One of the biggest of its kind began in 1934. And it dealt with a lot of physicians. So it was a physicians' smoking study. Now notice, some of these physicians smoke, and some of them don't.

And so what they did was they took several thousand doctors and started in 1934. Now the reason they chose doctors is because doctors are usually very diligent about following protocols. So if this person smoked, he probably would continue to smoke. And if this doctor didn't smoke, he probably would continue not smoking. And typically, these doctors don't drop out of a study, for instance.

So what happened was they did the study. And some of the doctors got cancer. Now, not every doctor who smoked ended up getting cancer. This guy didn't. And not every person who got cancer was a smoker, like this guy.

But what they found was the vast majority of the time, that it was the doctors who smoked that ended up getting cancer in the end. And this was done over a long period of time, a 20 year study. And at the end of it, this was the most convincing evidence that smoking had an effect on cancer. And this is a prospective study, because it started with the doctors and it followed them through to 1954.

Now, neither of these types of studies, a prospective or a retrospective study, can actually prove a cause and effect relationship. The only thing that can prove a cause and effect relationship between two variables is an experiment. And now let's think about that.

Think about what an experiment involving smoking would look like. That would require assigning certain people to smoke and assigning certain people not to smoke. And that just doesn't make any sense. It's unethical to do it that way because we know how unhealthy smoking can be. And so forcing someone to do something that's unhealthy doesn't really seem like it makes a whole lot of sense. And it is unethical.

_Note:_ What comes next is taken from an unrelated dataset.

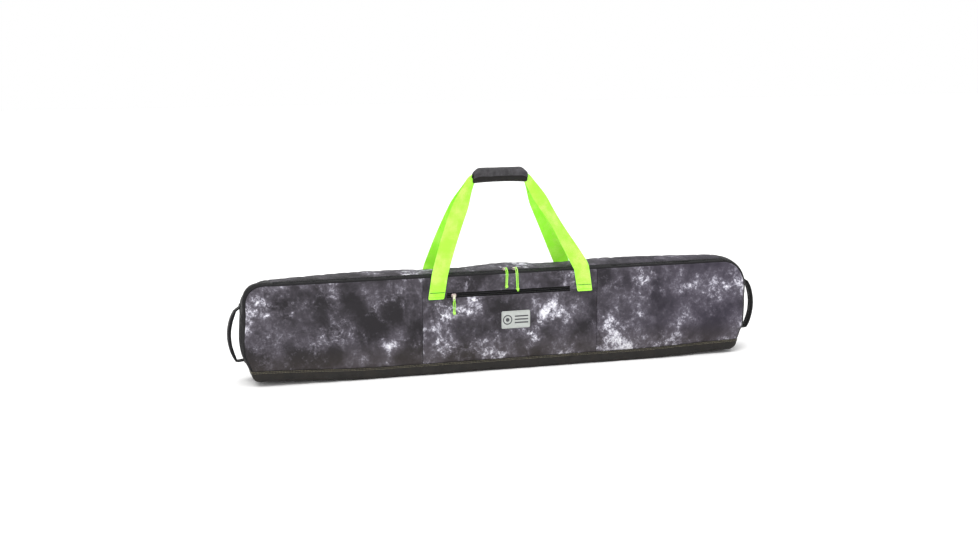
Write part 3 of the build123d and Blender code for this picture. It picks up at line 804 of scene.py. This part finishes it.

But because of these studies that were done, and because the link was so strong, and because the link was so consistent over several studies that were done, in 1964 the Surgeon General of the United States released its famous warning about smoking and lung cancer, which looks like this. And this appears on every package of cigarettes.

Now, there are certain variations on this. Something like cigarette smoke contains carbon monoxide. But the one that I chose was smoking causes lung cancer.

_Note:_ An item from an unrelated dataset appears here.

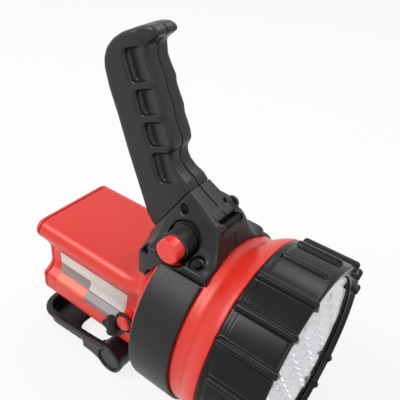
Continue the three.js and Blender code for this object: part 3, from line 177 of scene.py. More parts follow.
def moulded_plastic(name, colours, roughness, grain, depth, spread=0.08, **surface):
    """Injection-moulded plastic: a fine spark-eroded grain, slow colour drift, and slightly polished edges.

    The colours are the body's, its shade's and a worn edge's, and the grain has a width and a depth.
    Real grain is 0.1 to 0.2 mm wide, too fine for the render, so it is drawn several times as coarse."""
    colour, shade, worn = (hex_colour(c) for c in colours)
    material, tree, shader = new_material(name, **surface)
    place = add_node(tree, "ShaderNodeTexCoord").outputs["Object"]
    drift = add_node(tree, "ShaderNodeTexNoise", Vector=place, Scale=per_metre(COLOUR_DRIFT), Detail=3.0)
    stops = [(0.3, shade), (0.7, colour)]
    body = add_node(tree, "ShaderNodeValToRGB", stops=stops, i0=drift.outputs["Fac"])
    edge = add_node(tree, "ShaderNodeNewGeometry").outputs["Pointiness"]
    stops = [(EDGE_START, BLACK), (EDGE_FULL, WHITE)]
    mask = add_node(tree, "ShaderNodeValToRGB", stops=stops, i0=edge)
    scuffs = add_node(tree, "ShaderNodeTexNoise", Vector=place, Scale=per_metre(SCUFF), Detail=4.0)
    scuff = scuffs.outputs["Fac"]
    wear = add_node(tree, "ShaderNodeMath", {"operation": "MULTIPLY"}, i0=mask.outputs[0], i1=scuff)
    mixing = {"data_type": "RGBA"}
    tint = add_node(tree, "ShaderNodeMix", mixing, Factor=wear.outputs[0], A=body.outputs[0], B=worn)
    low, high = roughness - spread, roughness + spread
    rough = add_node(tree, "ShaderNodeMapRange", Value=scuff, To_Min=low, To_Max=high)
    bumps = add_node(tree, "ShaderNodeTexNoise", Vector=place, Scale=per_metre(grain), Detail=2.0)
    bump = add_node(tree, "ShaderNodeBump", Height=bumps.outputs["Fac"], Distance=depth * MM, Strength=1.0)
    connect(tree, shader, Base_Color=tint.outputs["Result"], Roughness=rough, Normal=bump)
    return material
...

And so to recap, in an observational study, it's a type of study where the researcher can observe but not influence the behavior of the participants, or also called subjects. Sometimes, you can do a retrospective study, which looks back. Or you can do a prospective study, where you gather your participants and then follow them along as they live their lives.

And so all of these terms were used in our tutorial. And sometimes, observational studies-- this is worth noting-- are done in place of experiments due to ethical concerns. You can't draw cause and effect relationships, but sometimes they can provide some pretty convincing evidence. Good luck, and we'll see you next time.

  • Observational Study

    A type of study where researchers can observe the participants, but not affect the behavior or outcomes in any way.

  • Retrospective Study

    A study that observes what happened to the subjects in the past, in an effort to understand how they became the way they are in the present.

  • Prospective Study

    A study that begins by selecting participants, then tracks them and keeps data on the subjects as they go into the future.

  • Subjects/Participants

    The people or things being examined in an observational study.